There is a non-trivial learning cost involved.
We need to understand what kind of guard rails to put these models on for optimal results.
We don’t even have a solid education program for software engineering - possibly for the same reason.
The industry loves to run on the bleeding edge, rather than just think for a minute :)
it might be ok since what you were thinking about is probably not a good idea in the first place for various reasons, but once in a while stars align to produce the unicorn, which you want to be if you're thinking about building something.
caveat: maybe you just want to build in a niche, it's fine to think hard in such places. usually.
Institution scale lack of deep thinking is the main issue.
There's an entire field called computer science. ACM provides curricular recommendations that it updates every few years. People spend years learning it. The same can't be said about the field of, prompting.
How do we know a software engineer is competent? We can’t tell, and damned if we trust that msc he holds.

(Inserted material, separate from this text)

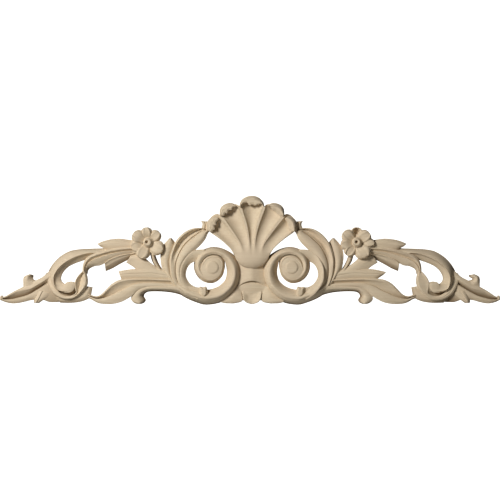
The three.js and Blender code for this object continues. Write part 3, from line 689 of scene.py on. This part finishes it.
def tall_leaf(side):
    """Hollow blade folded along its vein, with a two-pointed bud on its tip that touches the shell,
    and the plain leaf standing in front of it."""
    plain = [[0, 0.8, 0.04], [0.1, 0.92], [0.3, 0.9], [0.46, 0.84], [0.5, 0.7],
             [0.55, 0.84, 0.05], [0.85, 0.98, 0.02], [1, 0.84]]
    folded = [[0, 0.84, 0.02], [0.07, 0.88, -0.02], [0.26, 0.48, -0.05], [0.46, 0.68], [0.5, 0.58],
              [0.55, 0.82, 0.05], [0.85, 0.98, 0.02], [1, 0.84]]
    blade = strip(side, [
        [56, 5, 48, 8, 0.78, 0.4],
        [68, 11, 58, 11.5, 0.76, 0.4],
        [76.5, 18.5, 65.5, 17, 0.76, 0.42],
        [80.2, 27, 69.7, 24.5, 0.76, 0.44],
        [81.8, 36, 70.7, 32.5, 0.76, 0.47],
        [82, 45, 69, 40, 0.76, 0.48],
        [79.8, 53.8, 64.5, 47, 0.78, 0.46],
        [75.8, 62.8, 58.5, 53, 0.78, 0.44],
        [69, 70.4, 52, 59, 0.78, 0.45],
        [61, 75, 47, 65.2, 0.76, 0.46],
        [53, 76.2, 44.4, 71, 0.72, 0.46],
        [46.5, 75.2, 42.6, 73.2, 0.64],
    ], plain, plain, plain, folded, folded, folded)
    bud = strip(side, [
        [52, 73, 42, 73, 0.52],
        [49.7, 77.5, 42.5, 77, 0.52],
        [49.2, 80.5, 43.5, 80.5, 0.52],
        [50.7, 83.3, 44.7, 82.9, 0.48],
    ], [[0, 0.86, 0.04], [0.3, 1], [0.5, 0.84], [0.7, 1, 0.04], [1, 0.86]])
    front_leaf = strip(side, [
        [64, 7, 60, 8, 0.62],
        [74, 13.5, 68, 13, 0.62],
        [80.5, 20.5, 75, 20, 0.62],
        [85.5, 28.5, 79, 28, 0.62],
        [89.4, 35.5, 80.5, 36, 0.61],
        [91, 44, 80.5, 44, 0.6],
        [91, 51, 78.4, 51, 0.6],
        [88.8, 58, 77, 57.4, 0.57],
        [85, 63, 77.6, 62.2, 0.53],
        [81.6, 66.4, 80.6, 66.1, 0.46],
    ], [[0, 0.74, 0.1], [0.55, 1, 0.06], [1, 0.6]])
    return [blade, bud, front_leaf]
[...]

Computer science, while fundamental, is very little of help in the emergent large scale problems which ”software engineering” tries to tackle.
The key problem is converting capital investment to a working software with given requirements and this is quite unpredictable.
We don’t know how to effectively train software engineers so that software projects would be predictable.
We don’t know how to train software engineers so that employers would trust their degrees as a strong signal of competence.
If there is a university program that, for example FAANGM (or what ever letters forms the pinnacle of markets) companies respect as a clear signal of obvious competence as a software engineer I would like to know what that is.
> As a mid-late career coder, I’ve come to appreciate mediocrity.
Then there's also the embracement of anti-intellectualism. "But I don't want to spend time learning X!" is a surprisingly common comment on, er, Hacker News.
So yeah, no surprise that formal education is looked down on. Doesn't make it right though.
The problem of anti-intellectualism in SE is just the consequence of the field being more "democratized". Or, to put in other words, the mass is stupid and the mass-man is stupidier and primitive.